Copy exactly the lines of the material below that run from the one containing "Write part 2 of the FreeCAD" through the one containing "edge_wear_and_highlight_group = edge_wear_and_highlight()". Copy no other lines.
* start RECORDS *
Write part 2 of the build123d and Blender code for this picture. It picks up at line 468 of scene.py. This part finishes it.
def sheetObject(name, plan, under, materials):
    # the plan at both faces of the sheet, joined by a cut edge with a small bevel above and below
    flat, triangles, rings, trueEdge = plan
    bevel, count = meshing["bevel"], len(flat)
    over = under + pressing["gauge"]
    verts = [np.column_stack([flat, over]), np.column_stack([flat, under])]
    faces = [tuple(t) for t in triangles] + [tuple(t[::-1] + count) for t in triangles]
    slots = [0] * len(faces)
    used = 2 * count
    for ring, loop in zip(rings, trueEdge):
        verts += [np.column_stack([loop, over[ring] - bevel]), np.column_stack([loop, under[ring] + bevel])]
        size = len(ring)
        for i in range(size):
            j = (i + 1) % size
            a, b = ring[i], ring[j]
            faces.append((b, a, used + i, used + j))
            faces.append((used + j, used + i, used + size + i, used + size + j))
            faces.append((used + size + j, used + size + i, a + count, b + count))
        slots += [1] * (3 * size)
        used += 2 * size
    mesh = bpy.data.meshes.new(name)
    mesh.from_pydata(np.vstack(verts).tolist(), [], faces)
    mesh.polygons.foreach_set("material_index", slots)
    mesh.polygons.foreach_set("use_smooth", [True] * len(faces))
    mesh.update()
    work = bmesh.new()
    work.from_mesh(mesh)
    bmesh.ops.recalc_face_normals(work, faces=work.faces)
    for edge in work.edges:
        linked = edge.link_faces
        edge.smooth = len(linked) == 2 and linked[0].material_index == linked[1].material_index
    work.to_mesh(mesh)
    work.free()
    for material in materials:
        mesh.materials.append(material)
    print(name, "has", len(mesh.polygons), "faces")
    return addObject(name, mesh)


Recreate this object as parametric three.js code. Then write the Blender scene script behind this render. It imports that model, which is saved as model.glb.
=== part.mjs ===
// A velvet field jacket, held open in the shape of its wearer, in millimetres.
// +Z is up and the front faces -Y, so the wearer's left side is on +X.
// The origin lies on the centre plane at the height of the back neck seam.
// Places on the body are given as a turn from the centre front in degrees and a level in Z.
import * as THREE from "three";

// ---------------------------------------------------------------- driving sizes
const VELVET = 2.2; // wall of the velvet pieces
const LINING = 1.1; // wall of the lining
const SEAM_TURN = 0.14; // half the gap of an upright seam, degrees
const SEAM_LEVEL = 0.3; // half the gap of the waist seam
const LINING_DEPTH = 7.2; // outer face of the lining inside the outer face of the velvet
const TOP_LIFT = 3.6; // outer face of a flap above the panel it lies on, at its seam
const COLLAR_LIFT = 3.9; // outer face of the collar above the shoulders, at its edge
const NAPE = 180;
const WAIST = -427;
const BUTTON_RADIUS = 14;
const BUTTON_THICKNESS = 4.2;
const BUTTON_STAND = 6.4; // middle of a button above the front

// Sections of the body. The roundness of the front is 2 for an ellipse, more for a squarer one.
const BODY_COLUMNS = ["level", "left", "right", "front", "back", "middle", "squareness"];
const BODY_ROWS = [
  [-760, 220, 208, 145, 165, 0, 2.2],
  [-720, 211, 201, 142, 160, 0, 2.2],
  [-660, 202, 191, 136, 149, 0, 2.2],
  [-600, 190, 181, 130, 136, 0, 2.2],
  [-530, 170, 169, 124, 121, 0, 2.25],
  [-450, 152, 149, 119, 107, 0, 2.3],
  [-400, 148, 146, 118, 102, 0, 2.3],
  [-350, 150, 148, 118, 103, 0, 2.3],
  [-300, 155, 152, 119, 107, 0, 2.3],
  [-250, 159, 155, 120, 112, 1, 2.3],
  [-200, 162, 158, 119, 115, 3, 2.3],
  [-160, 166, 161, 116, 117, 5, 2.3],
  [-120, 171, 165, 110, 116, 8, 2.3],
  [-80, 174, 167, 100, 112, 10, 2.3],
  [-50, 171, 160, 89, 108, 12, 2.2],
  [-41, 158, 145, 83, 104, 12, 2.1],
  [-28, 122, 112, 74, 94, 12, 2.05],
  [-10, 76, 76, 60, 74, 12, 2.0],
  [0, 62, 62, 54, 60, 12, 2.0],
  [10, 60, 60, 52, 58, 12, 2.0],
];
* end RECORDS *
* start RECORDS *
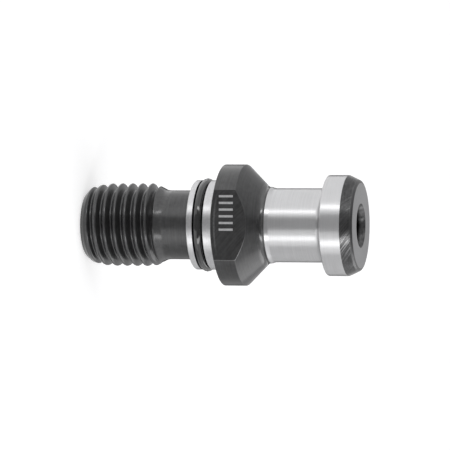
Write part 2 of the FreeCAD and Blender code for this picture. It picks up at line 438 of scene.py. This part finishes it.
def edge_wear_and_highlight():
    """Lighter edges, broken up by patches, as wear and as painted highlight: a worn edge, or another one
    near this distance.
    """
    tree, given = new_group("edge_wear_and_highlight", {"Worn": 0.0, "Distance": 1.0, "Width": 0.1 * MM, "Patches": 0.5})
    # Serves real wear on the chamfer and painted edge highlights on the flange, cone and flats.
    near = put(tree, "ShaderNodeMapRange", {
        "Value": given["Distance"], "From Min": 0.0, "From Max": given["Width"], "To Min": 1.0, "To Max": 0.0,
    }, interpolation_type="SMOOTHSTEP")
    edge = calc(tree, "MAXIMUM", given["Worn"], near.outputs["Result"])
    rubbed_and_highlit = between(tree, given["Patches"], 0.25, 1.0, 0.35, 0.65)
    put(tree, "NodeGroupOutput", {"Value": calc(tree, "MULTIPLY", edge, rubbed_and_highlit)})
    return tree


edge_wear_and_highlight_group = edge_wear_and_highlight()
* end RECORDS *
* start RECORDS *
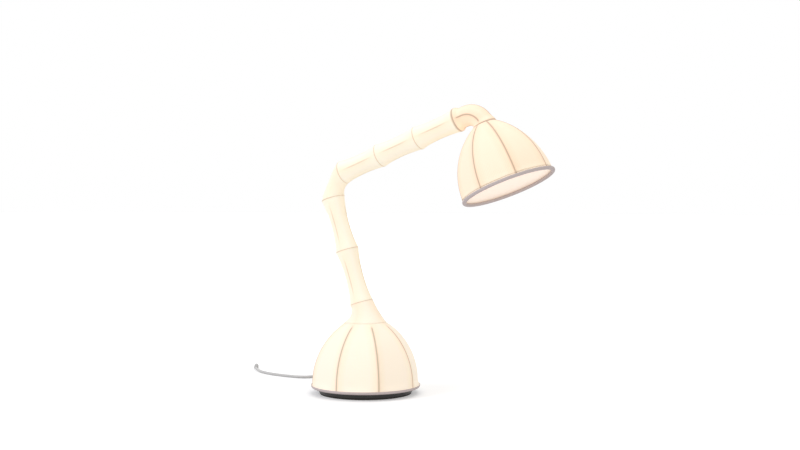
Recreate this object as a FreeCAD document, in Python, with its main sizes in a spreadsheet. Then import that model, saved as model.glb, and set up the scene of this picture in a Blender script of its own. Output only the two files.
* end RECORDS *
_REPLY TO THE TASK_:
Write part 2 of the FreeCAD and Blender code for this picture. It picks up at line 438 of scene.py. This part finishes it.
def edge_wear_and_highlight():
    """Lighter edges, broken up by patches, as wear and as painted highlight: a worn edge, or another one
    near this distance.
    """
    tree, given = new_group("edge_wear_and_highlight", {"Worn": 0.0, "Distance": 1.0, "Width": 0.1 * MM, "Patches": 0.5})
    # Serves real wear on the chamfer and painted edge highlights on the flange, cone and flats.
    near = put(tree, "ShaderNodeMapRange", {
        "Value": given["Distance"], "From Min": 0.0, "From Max": given["Width"], "To Min": 1.0, "To Max": 0.0,
    }, interpolation_type="SMOOTHSTEP")
    edge = calc(tree, "MAXIMUM", given["Worn"], near.outputs["Result"])
    rubbed_and_highlit = between(tree, given["Patches"], 0.25, 1.0, 0.35, 0.65)
    put(tree, "NodeGroupOutput", {"Value": calc(tree, "MULTIPLY", edge, rubbed_and_highlit)})
    return tree


edge_wear_and_highlight_group = edge_wear_and_highlight()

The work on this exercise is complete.